Coffee areas with couches also payed big dividends -- again, the idea was that you'd yack with your coworkers, but only when it fit in with your work schedule.

I didn't get the impression from the article that Friday was "break time". I got the feeling that it was "meeting time" and "argument time", which is a different thing altogether...it's formalizing the constant interruptions that most work environments have throughout the day into one half day at the end of each week. So, you save up your discussions for Friday. It just happens that having meetings and discussions with people you like OK is a pretty low stress way to spend an afternoon, so it makes the last day of the week an easy-going sort of thing.

But, I agree that a lot of corporate environments could not pull this off. There is a point in every companies life where the culture becomes too divided. Not everyone likes fantasy football, Mario Kart, Rock Band, Medieval themed restaurants, or volleyball, and any formal attempt to get everyone involved in any one of those things is destined to failure and poor morale.

A pretty large percentage of people, below a certain age, can agree on free beer, so the "picking up the tab" policy is a somewhat safer choice, but probably a less productive one. Do you really want people discussing business strategery after four or five cocktails over the sounds of the football game on one side and the jukebox kicking out Justin Timberlake on the other?

You've summed it up pretty well, Joe, and I agree this would need an overhaul to be scaled. The only correction I have is that enjoying Medieval themed restaurants is a prerequisite to working with us.

As far as "break time" goes, we really don't care exactly how or when you accomplish 4 days of work, but we do want 4 days of solid work to be accomplished. Some of us are night owl's and others rise at first light. Nobody's going to freak out at you unless you're really slacking.

It would be interesting to know how they measured productivity in order to come to the conclusion that 4 days just didn't cut it.
We're actually writing about this in a future article about some of our productivity experiments.
I definitely think having a single designated "meetings day" would help just about any company. Monday morning meetings have to be the most life-sucking idea ever. While I can see value in meeting briefly with your direct team--the one or two people who are working on the same part of the codebase--at the first of the work week, a bunch of people working on a random panoply of things in a room at 8:30 Monday morning is comparable to beating productivity with a Louisville Slugger and leaving its bloody barely breathing body in a ditch down by the highway. Starting the week off that way is just asking for trouble.

Though the Wufoos are more fun than most people I've met, so they can probably make Fridays into a vacation without having to actually be free from work. I suspect not many employers have a comedy goldmine like Kevin, Ryan, and Chris around to tap into. (And, if they do, they probably think of them as a problem to be managed into submission rather than given a raise and put in charge of something.)

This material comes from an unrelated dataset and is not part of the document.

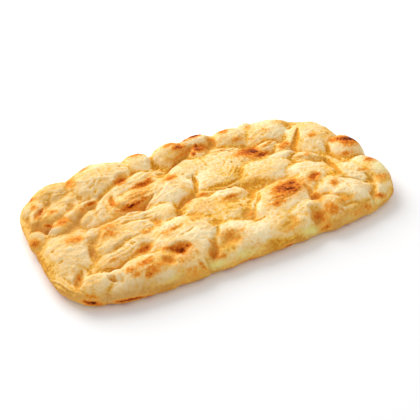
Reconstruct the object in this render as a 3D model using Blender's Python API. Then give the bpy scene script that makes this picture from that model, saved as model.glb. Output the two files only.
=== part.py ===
"""A rectangular naan bread: one flat slab of leavened dough, blistered all over its top.

The slab is a closed pillow with a rounded-rectangle outline. Its top carries blisters that press
against each other, hollows poked into them, and folds: creases and ridges that run in a bow.
Metres, +Z up, the long side along X, standing on its flat base with the origin under its middle.
"""

import math

import bmesh
import bpy
import numpy as np
from mathutils import Vector, noise

MM = 0.001

# Driving dimensions of the baked slab
LENGTH = 250 * MM
WIDTH = 134 * MM
HEIGHT = 22 * MM
CORNER_POWER = 4.6  # power of the superellipse that the outline follows
CRUMB_TOP = 13.5 * MM  # height of the dough where no blister lifts it
WAIST = 7.0 * MM  # height at which the edge is widest
EDGE_ROUND = 14.0 * MM  # how far the rounded upper edge reaches in from the outline
SIDE_SHARE = 0.42  # share of a blister that pushes the edge outwards
HEEL_ROUND = 6.0 * MM  # how far the base is drawn in under the edge
BLISTER_REACH = 15.0 * MM  # how far up and down the side a blister at the rim is felt
MEETING = 2.6 * MM  # width over which two blisters run into each other

# Resolution of the faceted solid
CELLS_LONG = 94
CELLS_WIDE = 51
BAND_START = 0.80  # share of the way from middle to rim where the rounded edge begins
HEEL_RINGS = 2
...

I think the take-away from this article isn't that you should absolutely use the 4-1/2 day workweek model at your firm; instead, I read it to say that they had experimented with several different schedules, put some serious thought into what worked and what didn't, and then implemented a solution which was tailored to their team, deployment schedule, and customer base.

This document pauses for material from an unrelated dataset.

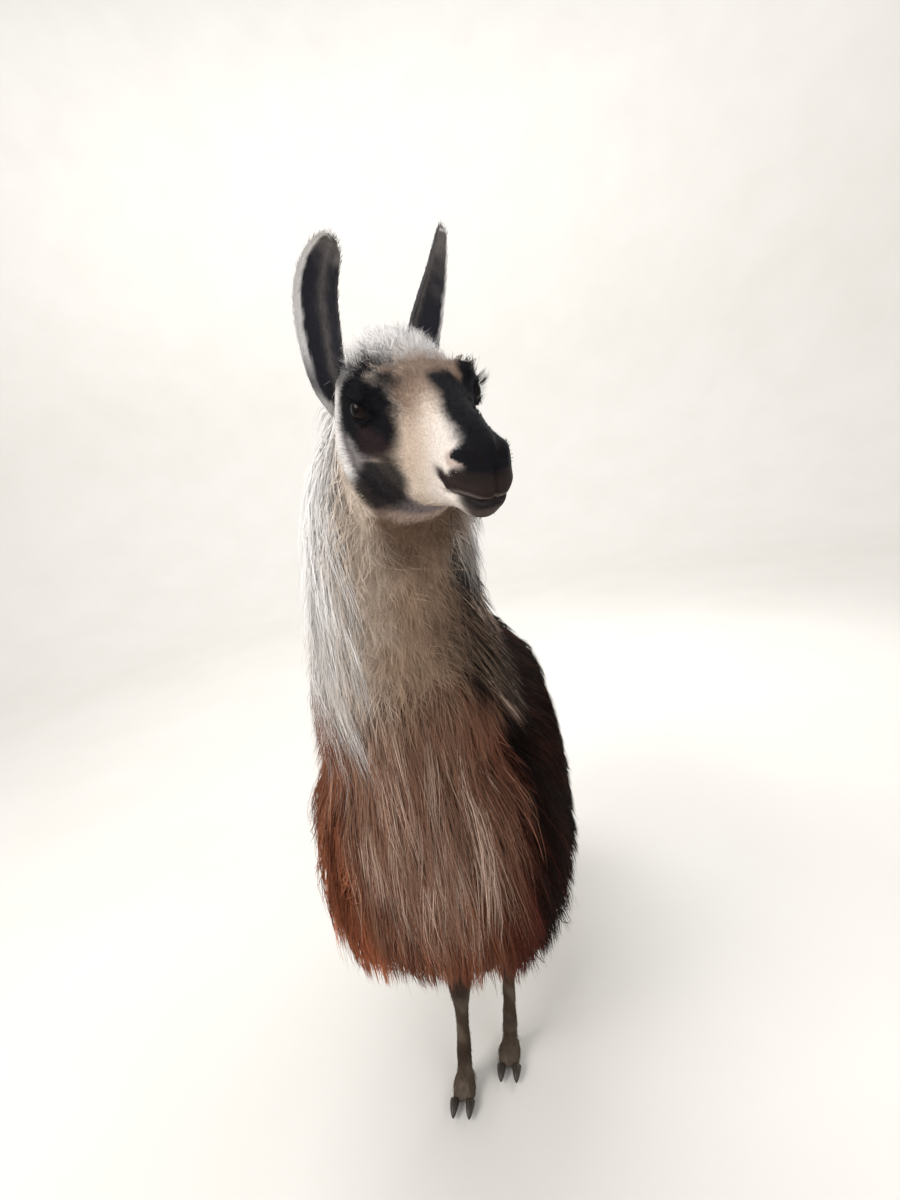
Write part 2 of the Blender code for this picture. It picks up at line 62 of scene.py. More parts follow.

If you want something which works as well in your business, don't just mindlessly clone this, or the 37signals 4-day week, or the first-stage startup 80-hour deathmarch, or any existing schedule -- work it out for your own environment.

Personally, I've been doing a lot of tweaking of my own schedule at work over the last year, and found that having at least one full day a week where work from home is a big booster to my productivity. It's an entire day where I can avoid random interruptions, and I never have that meeting in the middle of the morning that basically wastes the day through lunchtime.

We actually took the opposite approach a couple of years ago and designated a specific "no meetings" day every Tuesday for the development team (and so many people work remotely on Fridays that it's effectively a meeting-free day as well). Our team is too big and too diverse to effectively wall off much more time than that without running into major scheduling issues, but even having one day a week completely walled off from any sort of meetings has turned out to be really helpful.